I asked the wind where the story happened. It blew silently around me. It didn’t say anything for a long time. I kept on waiting, it kept on blowing. Finally, it whispered…
I tell the story of love and despair, of hope and anguish, of rose and thorn, of life and death, valor and cowardice not of forgotten times but present. I tell of thieves becoming lords and lords vanishing in abyss. I tell of nameless enemies and unknown friends. I tell of legends and myths, of right and wrong, justice and injustice …
I tell you of Pakistan.
You cannot dance Sufi, you cannot dance. You dance for the joy of your Lord when Sufi shrines in Pakistan get destroyed by nameless enemies. You dance for love when woman is rendered as a commodity than a human being. You dance for the sky when fire falls from it to kill Muslims daily. You dance for freedom when countless mothers, fathers, sisters, brothers, sons and daughters cry, wait and plead with lords of the land asking about the whereabouts of their loved ones. You dance for your Lord Almighty when followers of Islam kill each other without an ounce of remorse. You dance like flowing water when devastation of water submerged half the nation. You dance for power when Lords of the land ignored the plight of the weak, left them like vulture feed and buried their women alive like the Pagan customs before Islam.
You cannot dance Sufi, for while you dance the destruction continues and it will soon devour the whole humanity of the nation. For while there is hope, there is possibility of light in the darkest corner.
Then what should I do if not dance. How can I bear this anguish you whispered me? How can remove these poisonous clouds off my brethren?

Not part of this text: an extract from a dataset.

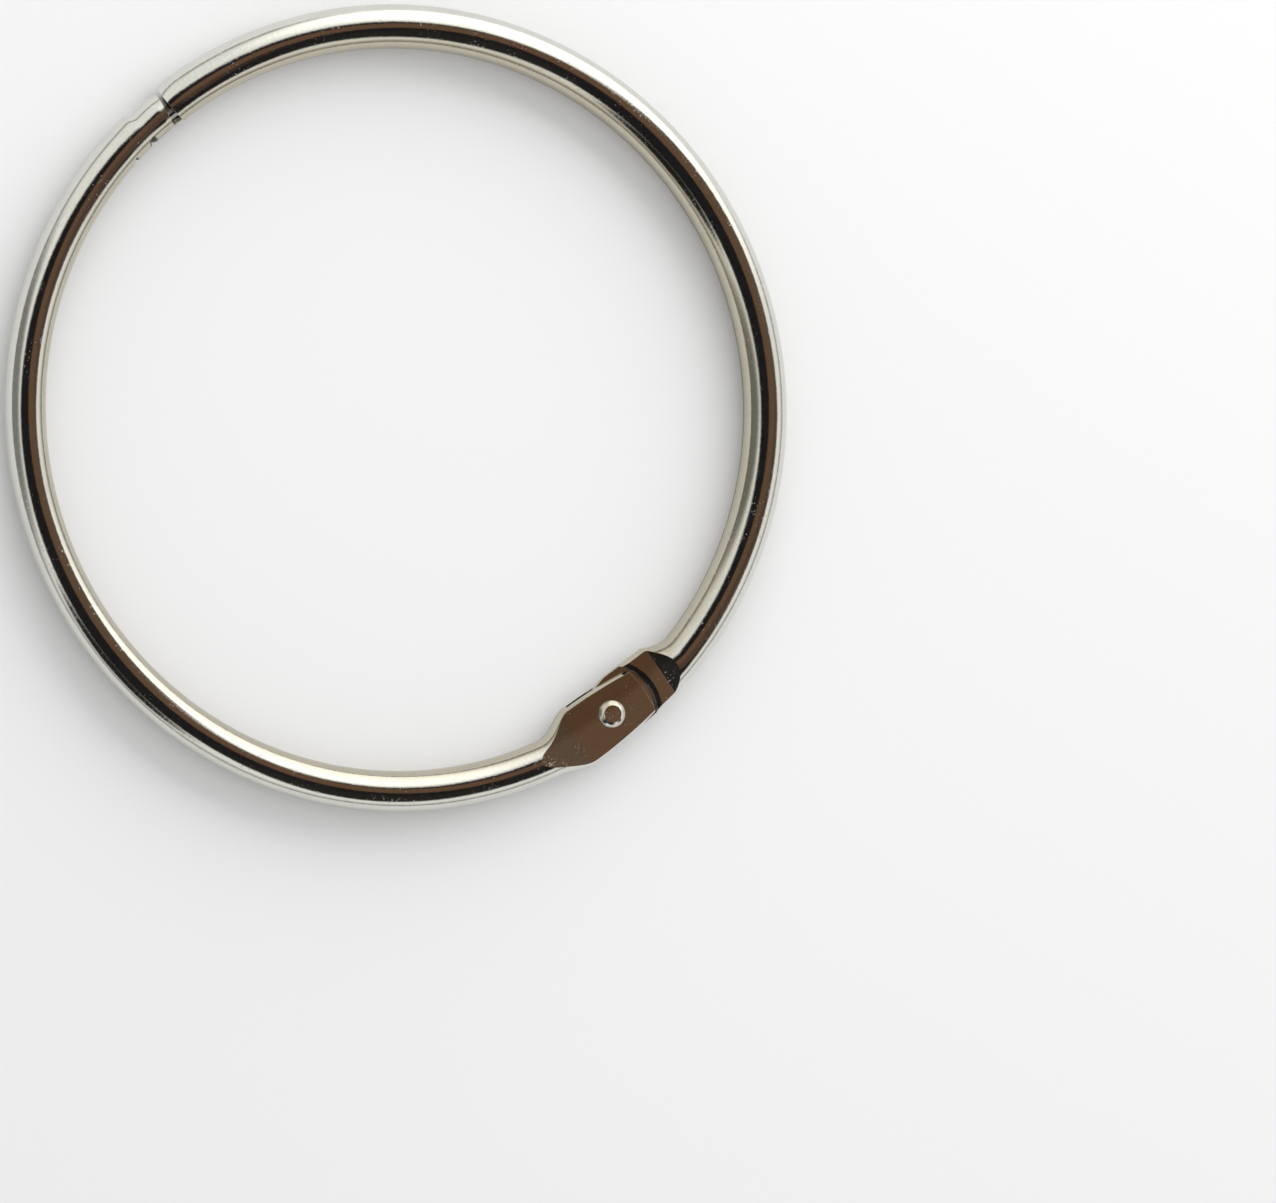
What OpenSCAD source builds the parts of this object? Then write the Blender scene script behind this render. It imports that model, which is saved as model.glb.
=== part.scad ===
// Hinged binder ring. Two half rings, each rolled from a strip of sheet steel with its seam on
// the inside of the ring, turn on a rivet at one end and snap together at the other.
//
// The closed ring lies flat on the plane z = 0, with its centre on the Z axis. The rivet is on
// the -Y side and the snap joint on the +Y side. The half with the forked end lies on the -X
// side and the half with the tongue on the +X side.

/* [Ring] */
// Radius of the circle that the centres of both tubes follow
ring_r = 36.1; // [32:0.1:60]
// Thickness of the sheet that both halves are rolled from
sheet = 0.45; // [0.35:0.01:0.5]
// Outside diameter of the fork half's tube
fork_tube_d = 3.9; // [3.7:0.1:4.2]
// Outside diameter of the tongue half's tube
tongue_tube_d = 4.2; // [4:0.1:4.6]
// Width of the seam between the rolled edges of the sheet
seam_w = 0.12; // [0.06:0.01:0.25]

/* [Hinge] */
// How far the rivet sits inside the circle of the tube centres
pivot_inset = 0.7; // [0.4:0.05:1]
// Running gap between the tongue and each cheek of the fork
cheek_gap = 0.05; // [0.03:0.01:0.1]
// Widest part of the pressed cheeks, across both rolled edges
cheek_w = 6.2; // [6:0.1:6.6]
// Width of the cheeks at their free end
cheek_end_w = 4.95; // [4.7:0.05:5.4]
// How far the cheeks reach past the rivet
cheek_reach = 3.95; // [3.7:0.05:4.1]
// Radius of the shallow curve that the cheeks end in
cheek_end_r = 12; // [8:0.5:20]
// Length of the cheeks' flat, from the rivet towards the tube
cheek_flat = 4.4; // [4.3:0.05:4.8]
// Length of the slope from the cheeks' flat up to the top of the tube
cheek_slope = 4.05; // [3.6:0.05:4.4]
// Depth of the slot between the cheeks, from the rivet
slot_r = 4.35; // [4.2:0.05:4.4]
// How far the tongue reaches inward, from the rivet's centre
tongue_in_w = 3.25; // [3:0.05:3.4]
// Distance from the rivet to the centre of the tongue's round tail
tail_back = 1; // [0.6:0.1:1.2]
// Gap between the corners of the cheeks and the shoulder of the tongue half
corner_gap = 0.15; // [0.1:0.01:0.3]
// Width of the worn bevel along the rim of that shoulder
rim_w = 0.45; // [0.3:0.05:0.6]
// Depth of the bevel
rim_drop = 0.12; // [0.05:0.01:0.2]
// Length of the tongue half's flat, from the rivet towards the tube
shoulder_flat = 6.35; // [6.2:0.05:6.8]
// Length of the steep slope from that flat up to the top of the tube
shoulder_slope = 1.4; // [1.1:0.05:1.8]

/* [Rivet] */
// Diameter of the rivet's shank
rivet_d = 1.7; // [1.4:0.05:2]
// Running clearance between the shank and the tongue, on the radius
rivet_clearance = 0.05; // [0.03:0.01:0.08]
// Diameter of the rivet's heads
rivet_head_d = 2.6; // [2.4:0.05:3]
// Diameter of the flat on top of each head
rivet_flat_d = 1.8; // [1.5:0.05:2.2]
// Height of each head above the cheek
rivet_head_h = 0.5; // [0.3:0.05:0.6]
// Height of the straight rim under each head's bevel
rivet_rim_h = 0.18; // [0.1:0.02:0.25]

/* [Snap joint] */
// Angle from the +Y side to the mouth of the tongue half
mouth_at = 2.4; // [2:0.1:2.8]
// Slant of the mouth's cut, which is later on the outside of the ring
mouth_slant = 4; // [0:1:8]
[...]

You cannot do anything except pray, whispered the wind. They are beggars, made this way through decades. Let them find the strength in their feet, the iron in their will, the rod in their spine, the height in their spirits, the truth in their hearts and destiny in their hands. Let them find their way of which they went astray.
They have the strength of Maula Ali in their arms yet they feel not. They have the knowledge of Abbasi caliphate but they are clueless. They have poetry of Rumi in the hearts yet they find darkness in wait. They have strength of Quran in the soul yet lies and deceit guide their lives. They have Iqbal’s guidance but rolled off to opposite path. They have words of Jinnah but they heed of utters of foreign lords. They have role model of Prophet Mohammed yet they bow down to thieves. They are beggars waiting for pity and pittance. They have to rise and be what they are meant to be.
Until then, you cannot dance Sufi. You cannot dance.